Low-temperature UV photoluminescence of ion beam synthesized Si nanoclusters embedded in Si

• Published in: Advances in natural sciences. Nanoscience and nanotechnology Vol. 3; no. 2; pp. 25002 - 1-4
• Main Authors: Sahu, G, Lenka, H P, Mahapatra, D P, Rout, B, Das, M P
• Format: Journal Article
• Language: English
• Published: 01.06.2012
• Subjects: Line broadening; Nanocomposites; Nanomaterials; Nanostructure; Nanotechnology; Photoluminescence; Silicon; Ultraviolet
• ISSN: 2043-6262; 2043-6254; 2043-6262
• DOI: 10.1088/2043-6262/3/2/025002

Abstract Ultraviolet (UV) photoluminescence (PL) data taken on a double Au implanted Si matrix are reported. This has been studied over a wide temperature range of 28–220 K. At low temperature, the spectrum shows four peaks corresponding to a zero-phonon line (ZPL) and three low-energy phonon-assisted lines. At 28 K the ZPL has an energy of 3.362 eV with a lifetime of ∼240  ps suggesting transitions across a direct gap.
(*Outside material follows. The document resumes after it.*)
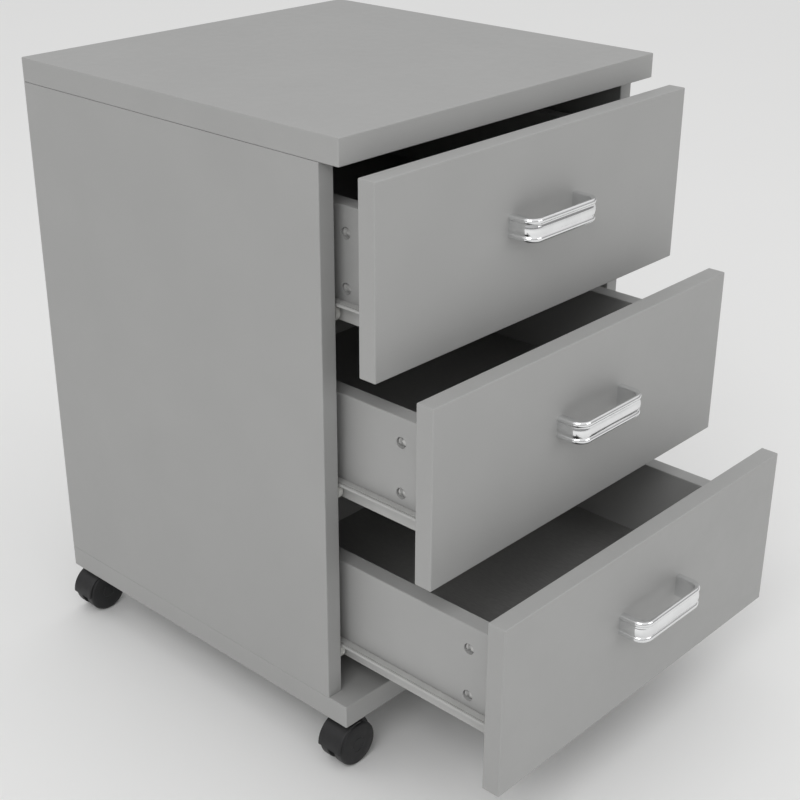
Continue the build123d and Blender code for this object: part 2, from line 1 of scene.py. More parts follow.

The temperature variation of the ZPL intensity indicates an activation energy ∼10  meV comparable to the binding energy of excitons in crystalline Si (c-Si). For T > 100  K , it shows a redshift which can be understood as coming from exciton–phonon interaction. At lower temperatures the corresponding line broadening shows evidence of interaction with low-energy phonons of average energy ∼7  meV as suggested earlier. All the above results indicate the emission to be coming from Si nanoclusters (NCs) embedded in the matrix.